One of your objectives in this experiment was to compare the experimental and calculated yield of product.  The following example is provided to assist you in making the required calculations.  The theoretical yield is calculated as follows:
 
NaHCO3  +  HCl  --------->  NaCl  +  H2O  +  CO2(g)

 
From the balanced equation it can be seen that 1 mole of NaHCO3 produces 1 mole of NaCl.

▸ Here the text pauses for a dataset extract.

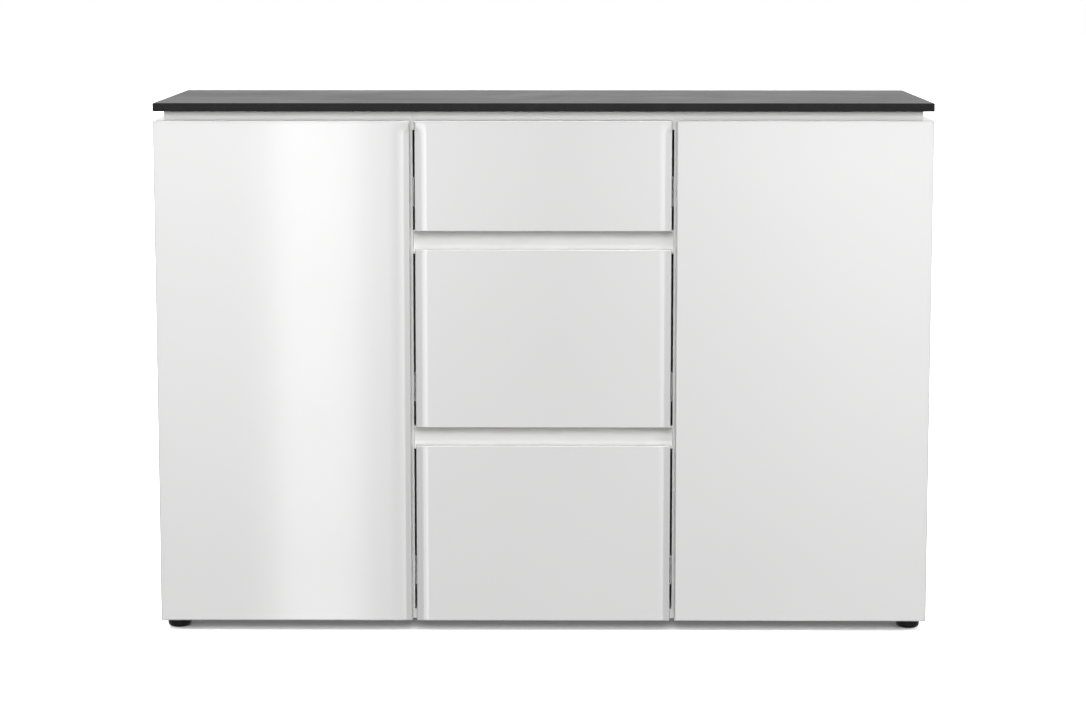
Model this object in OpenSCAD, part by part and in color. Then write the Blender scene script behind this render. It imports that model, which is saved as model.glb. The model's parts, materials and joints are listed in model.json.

Assume that 2.00 grams of NaHCO3 were used.
 
Moles of NaHCO3 =           grams         =          2.00 g          =  0.0238  moles
                                    molecular mass         84.01 g/mole
 
Since the NaHCO3: NaCl mole ratio is 1:1, then 0.0238 moles of NaHCO3 would form 0.0238 moles of NaCl.  The mass of this amount of NaCl would be:
 
grams of NaCl = n  X  mm  =  0.0238 mol  X  58.44 g/mol = 1.39 grams of NaCl
 
The theoretical yield of NaCl expected is 1.39 grams.
 
Assume also that the student obtains 1.30 grams of NaCl. Their percentage yield would then be
 
                       what they actually obtained    = 1.30 grams * 100%  = 93.4%
                   what they should have obtained     1.39 grams
 
Followup Problems
1.
What was the cause of the effervescence which you used as an indication of the progress
      of the reaction?
2.
Give two reasons why the reaction in this experiment should have gone to completion.
3.
How can you be sure that your product was completely dry?
4.
If you had added excess hydrochloric acid to the sodium bicarbonate and then evaporated the solution, you would have detected an irritating gas.  What do you think its name and formula would be?
5.
List all the sources of error which you think may have influenced the accuracy of your      experimental results.  Wherever possible, indicate whether each error would have made your result higher or lower.
6.
Consider  the following balanced equation and answer parts (a) through (f).  Show
      calculations for each part.

     3 Ag(s)  +  4 HNO3(aq) ------->  3 AgNO3(aq)  + NO(g)  + 2 H2O(l)

(a)  
State the number of moles of AgNO3 produced by the reaction of 3 moles of Ag with excess HNO3.
  (b)
State the number of moles of AgNO3 produced by the reaction of 108 grams of Ag with excess HNO3.
(c)
State the number of grams of AgNO3 produced by the reaction of 108 grams of Ag with excess HNO3.
(d)
State the number of moles of NO produced as a byproduct of the reaction of 108 grams of Ag with excess HNO3.
(e)
State the number of grams of NO produced as a byproduct starting with 108 grams of Ag and excess HNO3.